Professor Maschmeyer, Cat-HTR co-inventor, said: "Cat-HTR is something of which we are very proud. We are thrilled to be involved in this project with our partners to provide this technology to Timor-Leste, where it will have a huge and positive impact."
The Government of Timor-Leste welcomed the partnership with Mura to help deal with the estimated 70 tonnes of plastic waste generated in-country each day. Just one Cat-HTR plant has the potential to convert Timor-Leste’s entire plastic waste stream into valuable petrochemicals, which can enable operations to be self-sustaining.
It could also allow Timor-Leste to become the first 'plastic-neutral' country in the world. This means that no used plastics will enter the environment as waste but will instead be recycled into new products. This will eliminate waste plastic with its associated damage to the environment and impacts to human health.
Jo Ruxton, CEO of Plastic Oceans Foundation UK, said: "This will be a really valuable program, not just for the people of Timor-Leste, but also to share the knowledge and technologies to other countries and islands globally, as we tackle ocean plastic pollution."
Alongside Mr De Carvalho, special guests His Excellency Mr Abel Guterres, Ambassador Extraordinary and Plenipotentiary of Timor-Leste to Australia, New Zealand and Republic of Fiji and Mr Helio Casimiro Guterres, President of the Institute of Petroleum and Geology in Timor will attend the signing at the University of Sydney. The event is hosted by the University’s Vice-Chancellor and Principal, Dr Michael Spence.
Dr Spence said: "This partnership encapsulates a core mission of our university: to provide leadership for good. It is fabulous that such innovative technology that we have supported across campus in a truly multi-disciplinary way for more than 10 years will give a direct benefit to the people of Timor-Leste."

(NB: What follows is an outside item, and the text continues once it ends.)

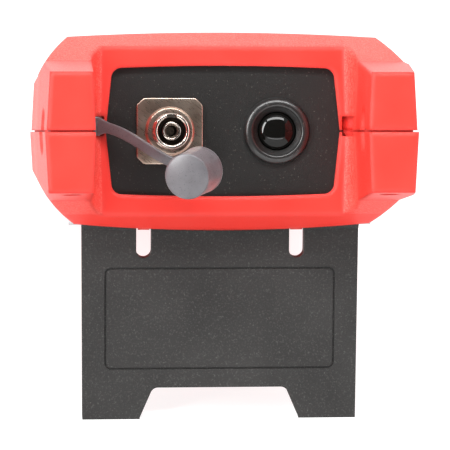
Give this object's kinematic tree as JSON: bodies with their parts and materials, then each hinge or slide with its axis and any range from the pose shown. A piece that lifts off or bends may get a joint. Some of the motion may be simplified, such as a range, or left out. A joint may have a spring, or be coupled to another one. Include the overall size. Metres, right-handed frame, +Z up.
{
  "type": "handheld optical time domain reflectometer",
  "caption": "Handheld fibre tester: two-part case with port horns, threaded fibre port, inspection lamp, tethered dust cap, screen and keypad, standing on its folding bail.",
  "frame": {"origin": "centre of the footprint, on the floor under the open stand's soles and the rear pads", "axes": "+Z up, -Y from the middle towards the port end, +Y towards the foot end, +X to the right seen from the port end"},
  "size_m": [0.0842, 0.1782, 0.0863],
  "materials": {
    "red_case": "satin",
    "dark_red_seal": "matt",
    "black_panel": "fine speckled matt",
    "nickel": "satin nickel plating",
    "zirconia": "polished",
    "dark_lens": "glossy",
    "lamp_led": "clear moulded",
    "grey_silicone": "translucent matt",
    "black_bezel": "fine texture",
    "display_glass": "polished",
    "display_panel": "dark and smooth",
    "circuit_board": "solder mask",
    "black_rubber": "matt",
    "steel": "plain",
    "black_plastic": "fine texture",
    "battery_wrap": "shrink wrap",
    "module_case": "bead blasted",
    "fibre_jacket": "smooth",
    "key_rubber": "matt",
    "key_accent": "matt"
  },
  "bodies": {
    "case": {"front_housing": "red_case", "rear_housing": "red_case", "battery_cover": "red_case", "case_seal": "dark_red_seal", "end_panel": "black_panel", "lamp_board": "circuit_board", "fc_flange": "nickel", "fc_barrel": "nickel", "fc_nut": "nickel", "fc_sleeve": "zirconia", "fc_ferrule": "zirconia", "lamp_lens": "dark_lens", "lamp_led": "lamp_led", "strap_anchor": "grey_silicone", "face_bezel": "black_bezel", "display_window": "display_glass", "display_module": "display_panel", "keypad_board": "circuit_board", "key_mat": "black_rubber", "switch_domes": "steel", "stand_pins": "steel", "case_screws": "steel", "cover_screws": "steel", "battery_pack": "battery_wrap", "battery_contacts": "black_plastic", "rear_feet": "black_rubber", "main_board": "circuit_board", "shield_cans": "steel", "optical_module": "module_case", "pigtail_fibre": "fibre_jacket", "buzzer": "black_plastic", "usb_socket": "steel", "power_jack": "black_plastic"},
    "stand": {"stand_plate": "black_plastic"},
    "cap": {"dust_cap": "grey_silicone", "cap_strap": "grey_silicone"},
    "flap": {"port_flap": "black_rubber"},
    "key_soft_1": {"key_soft_1": "key_rubber"},
    "key_soft_2": {"key_soft_2": "key_rubber"},
    "key_soft_3": {"key_soft_3": "key_rubber"},
    "key_soft_4": {"key_soft_4": "key_rubber"},
    "key_enter": {"key_enter": "key_accent"},
    "key_up": {"key_up": "key_rubber"},
    "key_down": {"key_down": "key_rubber"},
    "key_left": {"key_left": "key_rubber"},
    "key_right": {"key_right": "key_rubber"},
    "key_back": {"key_back": "key_rubber"},
    "key_menu": {"key_menu": "key_rubber"},
    "key_power": {"key_power": "key_rubber"},
    "key_test": {"key_test": "key_rubber"}
  },
  "joints": [
    {"name": "stand_hinge", "type": "hinge", "parent": "case", "child": "stand", "pos_m": [0, -0.05738, 0.0442], "axis": [1, 0, 0], "range_deg": [0, 85]},
    {"name": "cap_swing", "type": "hinge", "parent": "case", "child": "cap", "pos_m": [-0.0265, -0.06128, 0.06759], "axis": [0, -0.312, -0.9501], "range_deg": [0, 30], "stiffness_Nm_per_rad": 0.004},
    {"name": "flap_hinge", "type": "hinge", "parent": "case", "child": "flap", "pos_m": [0.0397, 0.03473, 0.03816], "axis": [0, 0.9501, -0.312], "range_deg": [0, 90], "stiffness_Nm_per_rad": 0.001},
    {"name": "key_soft_1_press", "type": "slide", "parent": "case", "child": "key_soft_1", "axis": [0, -0.312, -0.9501], "range_m": [0, 0.0008], "stiffness_N_per_m": 600},
    {"name": "key_soft_2_press", "type": "slide", "parent": "case", "child": "key_soft_2", "axis": [0, -0.312, -0.9501], "range_m": [0, 0.0008], "stiffness_N_per_m": 600},
    {"name": "key_soft_3_press", "type": "slide", "parent": "case", "child": "key_soft_3", "axis": [0, -0.312, -0.9501], "range_m": [0, 0.0008], "stiffness_N_per_m": 600},
    {"name": "key_soft_4_press", "type": "slide", "parent": "case", "child": "key_soft_4", "axis": [0, -0.312, -0.9501], "range_m": [0, 0.0008], "stiffness_N_per_m": 600},
    {"name": "key_enter_press", "type": "slide", "parent": "case", "child": "key_enter", "axis": [0, -0.312, -0.9501], "range_m": [0, 0.0008], "stiffness_N_per_m": 600},
    {"name": "key_up_press", "type": "slide", "parent": "case", "child": "key_up", "axis": [0, -0.312, -0.9501], "range_m": [0, 0.0008], "stiffness_N_per_m": 600},
    {"name": "key_down_press", "type": "slide", "parent": "case", "child": "key_down", "axis": [0, -0.312, -0.9501], "range_m": [0, 0.0008], "stiffness_N_per_m": 600},
    {"name": "key_left_press", "type": "slide", "parent": "case", "child": "key_left", "axis": [0, -0.312, -0.9501], "range_m": [0, 0.0008], "stiffness_N_per_m": 600},
    {"name": "key_right_press", "type": "slide", "parent": "case", "child": "key_right", "axis": [0, -0.312, -0.9501], "range_m": [0, 0.0008], "stiffness_N_per_m": 600},
    {"name": "key_back_press", "type": "slide", "parent": "case", "child": "key_back", "axis": [0, -0.312, -0.9501], "range_m": [0, 0.0008], "stiffness_N_per_m": 600},
    {"name": "key_menu_press", "type": "slide", "parent": "case", "child": "key_menu", "axis": [0, -0.312, -0.9501], "range_m": [0, 0.0008], "stiffness_N_per_m": 600},
    {"name": "key_power_press", "type": "slide", "parent": "case", "child": "key_power", "axis": [0, -0.312, -0.9501], "range_m": [0, 0.0008], "stiffness_N_per_m": 600},
    {"name": "key_test_press", "type": "slide", "parent": "case", "child": "key_test", "axis": [0, -0.312, -0.9501], "range_m": [0, 0.0008], "stiffness_N_per_m": 600}
  ]
}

Cat-HTR is a patented hydrothermal upgrading technology, which uses water under high temperature and pressure, to chemically recycle waste plastic (including plastic currently deemed non-recyclable) back into oil (from which it originally came). This synthetic oil can be used to produce new plastic, fuels and chemicals - reducing waste and creating a new source of revenue.
Discussions with the Government of Timor-Leste were started in December 2018 to explore ways to implement ground-breaking technology to help with the country’s plastic-waste problem. An agreement was reached in early April to create a not-for-profit entity called RESPECT (Recycling. Environment. Social. Plastic. Empowerment. Community. Timor).
Mura agreed to waive its licence and royalty fees and the Government of Timor-Leste agreed to facilitate the project with land and supporting logistics in collaboration with local communities.
Mura Technology Limited is a joint venture between Licella Holdings of Australia and Armstrong Energy of the UK and headed by Director Richard Chamberlayne. Established in the UK in February 2019, MURA intends to apply the Catalytic Hydrothermal Reactor (CAT-HTR) platform worldwide outside Australia and New Zealand. The innovative technology is capable of chemical recycling of end-of-life plastics back to a range of chemical products, facilitating a circular economy in the chemical plastics industry and creating value from plastic waste.
The technology was developed by Licella co-founders, Professor Thomas Maschmeyer and Dr Len Humphreys and has received assistance from University of Sydney research and development initiatives.
Mura Technology Limited is currently working with the Government of Timor-Leste to implement of this project to create the world’s first plastic neutral economy.